**THE PROBLEM:** The entire listing is to be repeated verbatim.

**DATASET SECTION:**
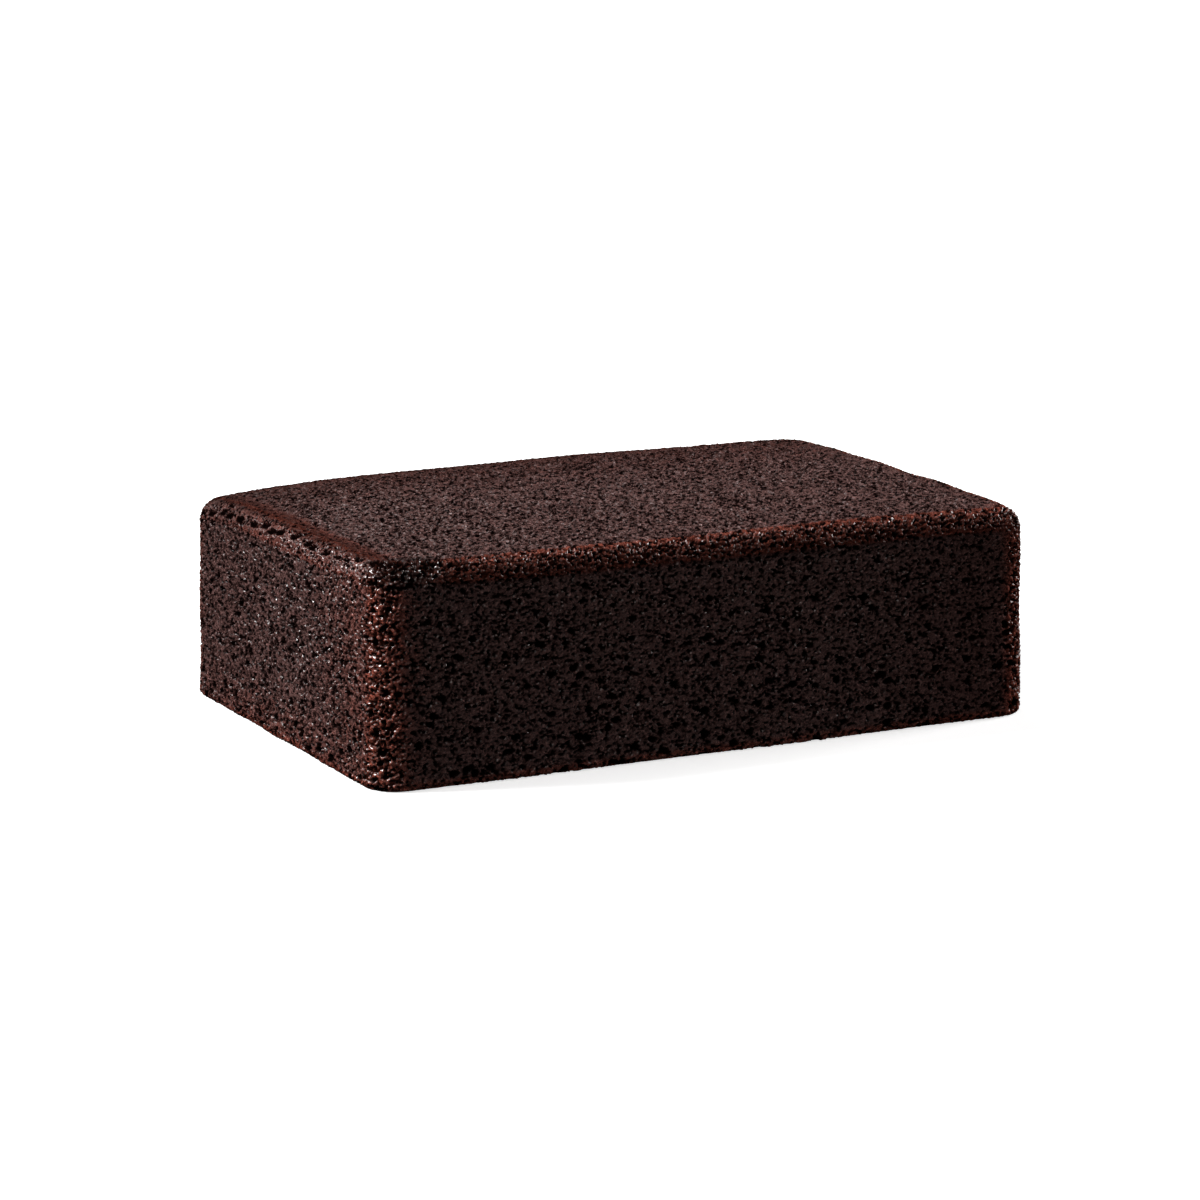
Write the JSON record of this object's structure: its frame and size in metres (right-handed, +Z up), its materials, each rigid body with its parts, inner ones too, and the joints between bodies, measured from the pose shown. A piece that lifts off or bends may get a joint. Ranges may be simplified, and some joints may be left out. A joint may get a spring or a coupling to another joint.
{
  "type": "mud cake",
  "caption": "Uncut rectangular chocolate mud cake with rounded edges and an open moist crumb, a dessert that rests on its flat base.",
  "frame": {"origin": "middle of the flat base, on the surface that the cake stands on", "axes": "+X along the length, +Y along the width towards the back, +Z up; the long front wall faces -Y"},
  "size_m": [0.2034, 0.1354, 0.0614],
  "materials": {
    "crumb": "moist open crumb, dark cocoa brown, satin with small wet glints"
  },
  "bodies": {
    "root": {"cake": "crumb"}
  },
  "joints": []
}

**THE RESPONSE:**
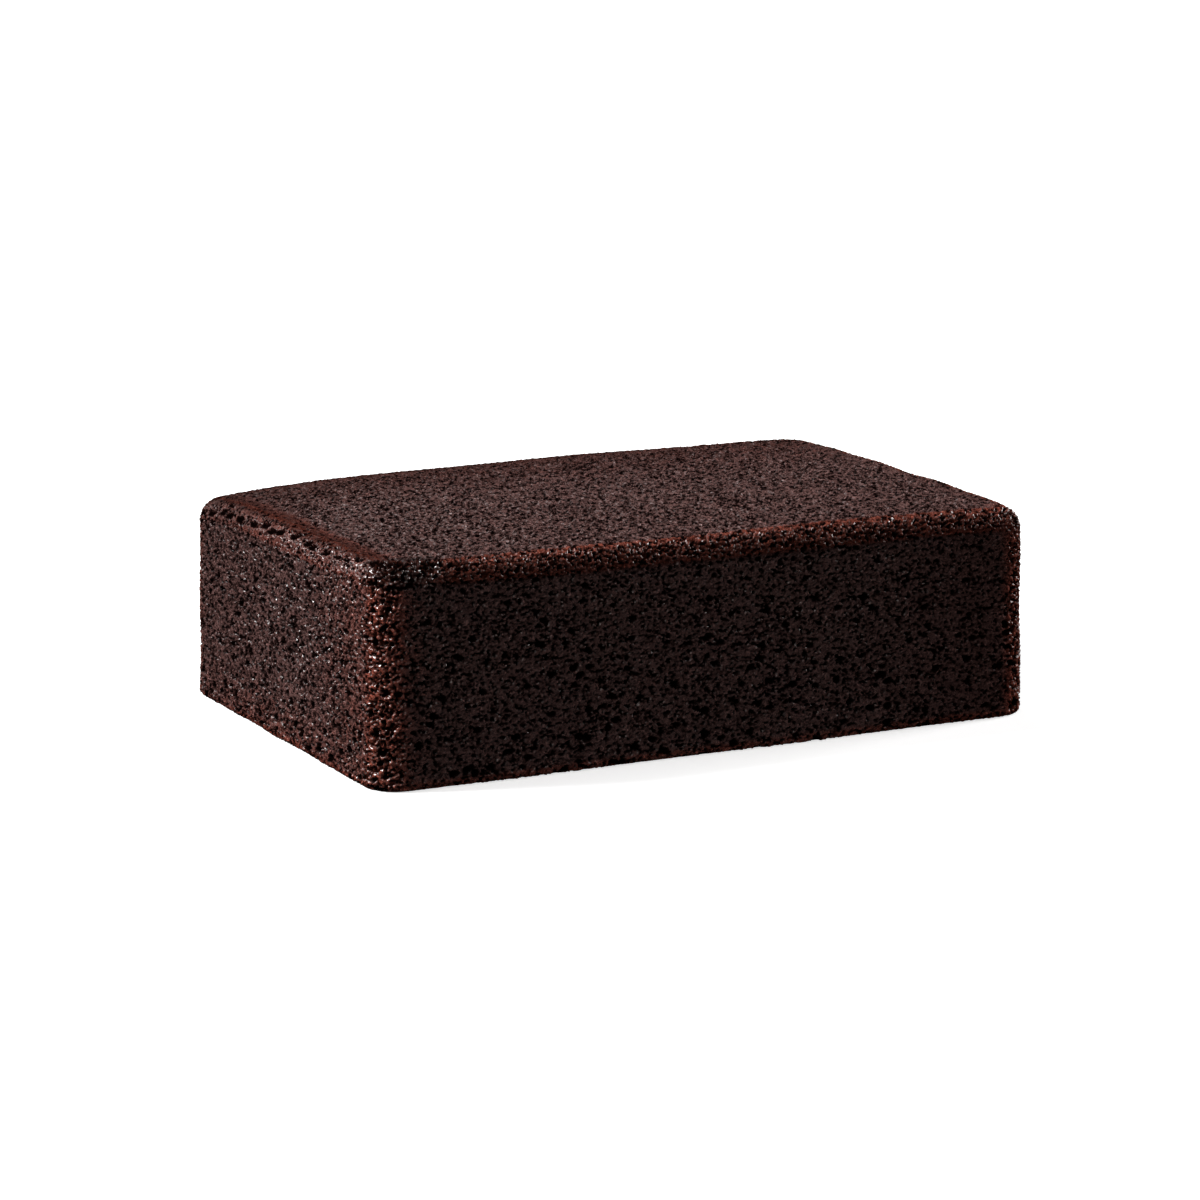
Write the JSON record of this object's structure: its frame and size in metres (right-handed, +Z up), its materials, each rigid body with its parts, inner ones too, and the joints between bodies, measured from the pose shown. A piece that lifts off or bends may get a joint. Ranges may be simplified, and some joints may be left out. A joint may get a spring or a coupling to another joint.
{
  "type": "mud cake",
  "caption": "Uncut rectangular chocolate mud cake with rounded edges and an open moist crumb, a dessert that rests on its flat base.",
  "frame": {"origin": "middle of the flat base, on the surface that the cake stands on", "axes": "+X along the length, +Y along the width towards the back, +Z up; the long front wall faces -Y"},
  "size_m": [0.2034, 0.1354, 0.0614],
  "materials": {
    "crumb": "moist open crumb, dark cocoa brown, satin with small wet glints"
  },
  "bodies": {
    "root": {"cake": "crumb"}
  },
  "joints": []
}